=== Input data ===

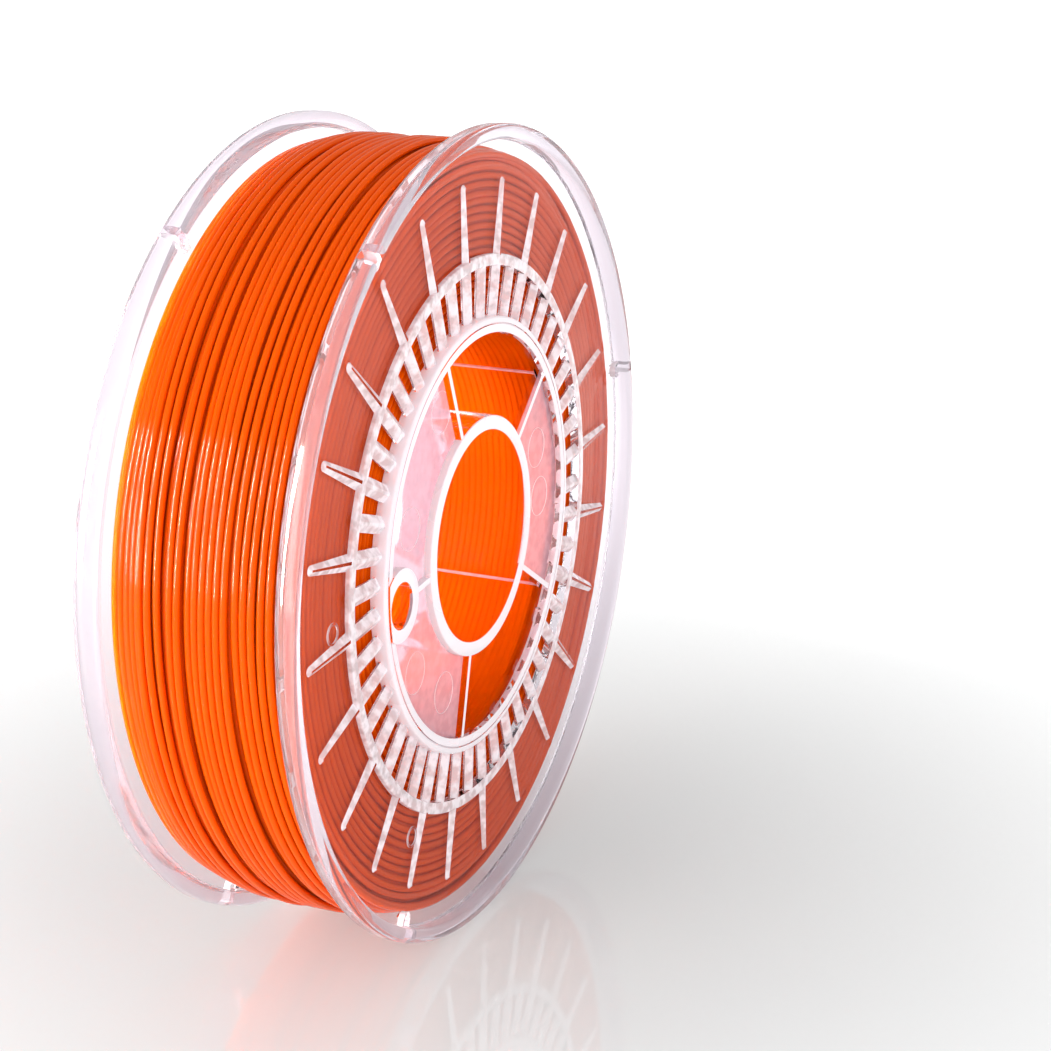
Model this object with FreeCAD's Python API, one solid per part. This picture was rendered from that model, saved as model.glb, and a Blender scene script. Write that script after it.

===
=== Input data ===

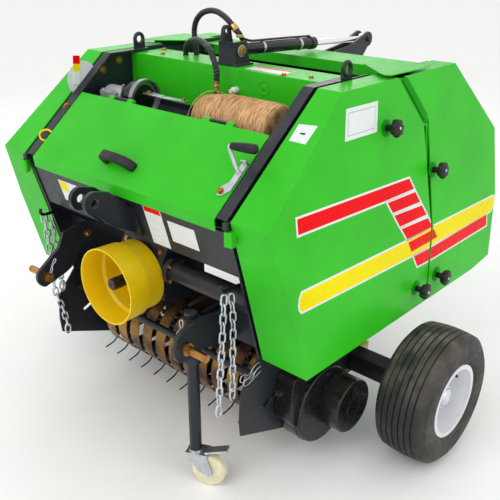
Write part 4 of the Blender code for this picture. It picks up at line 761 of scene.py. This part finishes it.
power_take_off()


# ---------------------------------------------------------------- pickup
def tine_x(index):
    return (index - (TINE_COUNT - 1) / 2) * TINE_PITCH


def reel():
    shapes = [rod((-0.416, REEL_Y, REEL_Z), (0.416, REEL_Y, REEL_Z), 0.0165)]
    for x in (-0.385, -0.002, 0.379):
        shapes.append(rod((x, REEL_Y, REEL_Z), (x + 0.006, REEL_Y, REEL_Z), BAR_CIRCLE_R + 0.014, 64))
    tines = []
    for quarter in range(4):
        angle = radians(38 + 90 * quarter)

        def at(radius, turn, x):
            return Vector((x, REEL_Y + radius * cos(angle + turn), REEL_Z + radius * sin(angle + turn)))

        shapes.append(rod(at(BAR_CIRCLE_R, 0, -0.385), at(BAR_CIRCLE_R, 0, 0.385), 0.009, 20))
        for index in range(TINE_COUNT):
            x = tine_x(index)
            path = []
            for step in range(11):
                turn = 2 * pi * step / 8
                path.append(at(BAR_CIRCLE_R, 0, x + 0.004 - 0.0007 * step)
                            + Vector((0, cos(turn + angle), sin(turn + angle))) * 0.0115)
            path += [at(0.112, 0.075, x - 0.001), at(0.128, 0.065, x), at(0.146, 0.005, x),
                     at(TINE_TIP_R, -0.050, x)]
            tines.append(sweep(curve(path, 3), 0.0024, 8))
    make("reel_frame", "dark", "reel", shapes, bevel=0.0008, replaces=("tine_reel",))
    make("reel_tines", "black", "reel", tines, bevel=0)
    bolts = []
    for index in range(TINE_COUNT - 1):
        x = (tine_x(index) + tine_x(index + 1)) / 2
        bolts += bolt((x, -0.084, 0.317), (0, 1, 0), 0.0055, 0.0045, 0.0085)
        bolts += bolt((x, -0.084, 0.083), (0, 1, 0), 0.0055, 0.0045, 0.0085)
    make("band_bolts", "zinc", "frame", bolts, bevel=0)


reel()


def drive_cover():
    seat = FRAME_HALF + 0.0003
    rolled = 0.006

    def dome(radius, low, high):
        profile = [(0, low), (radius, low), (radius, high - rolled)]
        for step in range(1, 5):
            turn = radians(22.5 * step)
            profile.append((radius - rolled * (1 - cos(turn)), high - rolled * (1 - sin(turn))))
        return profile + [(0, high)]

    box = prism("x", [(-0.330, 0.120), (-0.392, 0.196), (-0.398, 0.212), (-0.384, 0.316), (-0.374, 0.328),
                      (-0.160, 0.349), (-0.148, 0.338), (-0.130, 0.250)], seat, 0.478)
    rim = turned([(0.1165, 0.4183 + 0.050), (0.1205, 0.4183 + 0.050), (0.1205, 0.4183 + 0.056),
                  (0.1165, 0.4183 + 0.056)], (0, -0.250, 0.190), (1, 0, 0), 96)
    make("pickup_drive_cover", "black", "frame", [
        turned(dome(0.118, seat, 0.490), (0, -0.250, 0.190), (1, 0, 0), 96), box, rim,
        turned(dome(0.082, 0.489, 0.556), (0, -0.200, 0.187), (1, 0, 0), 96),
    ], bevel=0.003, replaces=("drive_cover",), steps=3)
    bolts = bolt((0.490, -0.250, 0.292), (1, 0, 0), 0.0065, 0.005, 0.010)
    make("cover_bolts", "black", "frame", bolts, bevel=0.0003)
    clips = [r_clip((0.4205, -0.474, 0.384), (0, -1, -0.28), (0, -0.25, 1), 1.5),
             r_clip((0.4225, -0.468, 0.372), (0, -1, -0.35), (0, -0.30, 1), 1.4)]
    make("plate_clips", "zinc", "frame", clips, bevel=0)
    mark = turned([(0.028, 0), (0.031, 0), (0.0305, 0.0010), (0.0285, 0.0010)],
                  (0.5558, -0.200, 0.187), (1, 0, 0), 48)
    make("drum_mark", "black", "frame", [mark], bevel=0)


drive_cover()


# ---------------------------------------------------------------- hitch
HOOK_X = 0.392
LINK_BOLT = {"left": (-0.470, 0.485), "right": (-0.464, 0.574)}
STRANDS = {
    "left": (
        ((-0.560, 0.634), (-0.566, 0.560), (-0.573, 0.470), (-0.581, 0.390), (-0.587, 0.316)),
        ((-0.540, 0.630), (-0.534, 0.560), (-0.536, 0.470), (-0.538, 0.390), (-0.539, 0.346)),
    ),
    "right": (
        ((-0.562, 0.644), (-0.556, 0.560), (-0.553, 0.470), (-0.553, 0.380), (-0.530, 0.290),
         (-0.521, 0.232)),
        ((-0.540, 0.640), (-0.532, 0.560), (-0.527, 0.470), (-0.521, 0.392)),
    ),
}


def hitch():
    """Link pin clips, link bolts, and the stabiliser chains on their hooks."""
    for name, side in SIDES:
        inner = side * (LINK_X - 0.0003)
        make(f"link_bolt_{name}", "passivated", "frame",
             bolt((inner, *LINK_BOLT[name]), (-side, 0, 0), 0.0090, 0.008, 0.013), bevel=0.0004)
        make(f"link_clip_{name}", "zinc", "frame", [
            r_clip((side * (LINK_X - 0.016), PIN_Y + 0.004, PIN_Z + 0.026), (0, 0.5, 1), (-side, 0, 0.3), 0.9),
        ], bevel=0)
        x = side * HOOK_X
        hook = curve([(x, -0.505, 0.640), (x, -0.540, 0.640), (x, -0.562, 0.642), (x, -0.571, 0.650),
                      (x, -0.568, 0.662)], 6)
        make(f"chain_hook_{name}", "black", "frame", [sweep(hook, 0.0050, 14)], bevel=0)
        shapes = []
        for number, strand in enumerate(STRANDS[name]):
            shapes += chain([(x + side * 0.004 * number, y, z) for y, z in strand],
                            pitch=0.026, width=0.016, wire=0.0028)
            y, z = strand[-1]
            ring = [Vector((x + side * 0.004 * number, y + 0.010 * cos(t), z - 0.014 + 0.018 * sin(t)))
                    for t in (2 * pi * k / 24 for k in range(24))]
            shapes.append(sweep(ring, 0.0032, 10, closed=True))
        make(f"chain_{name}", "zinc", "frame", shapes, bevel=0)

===

◆ Task prompt ◆
Retype the records above, but only those lines that fall between the line containing "Write part 4" and the line containing "return Vector((x, REEL_Y", with both of those lines included, exactly as written.

◆ The response ◆
Write part 4 of the Blender code for this picture. It picks up at line 761 of scene.py. This part finishes it.
power_take_off()


# ---------------------------------------------------------------- pickup
def tine_x(index):
    return (index - (TINE_COUNT - 1) / 2) * TINE_PITCH


def reel():
    shapes = [rod((-0.416, REEL_Y, REEL_Z), (0.416, REEL_Y, REEL_Z), 0.0165)]
    for x in (-0.385, -0.002, 0.379):
        shapes.append(rod((x, REEL_Y, REEL_Z), (x + 0.006, REEL_Y, REEL_Z), BAR_CIRCLE_R + 0.014, 64))
    tines = []
    for quarter in range(4):
        angle = radians(38 + 90 * quarter)

        def at(radius, turn, x):
            return Vector((x, REEL_Y + radius * cos(angle + turn), REEL_Z + radius * sin(angle + turn)))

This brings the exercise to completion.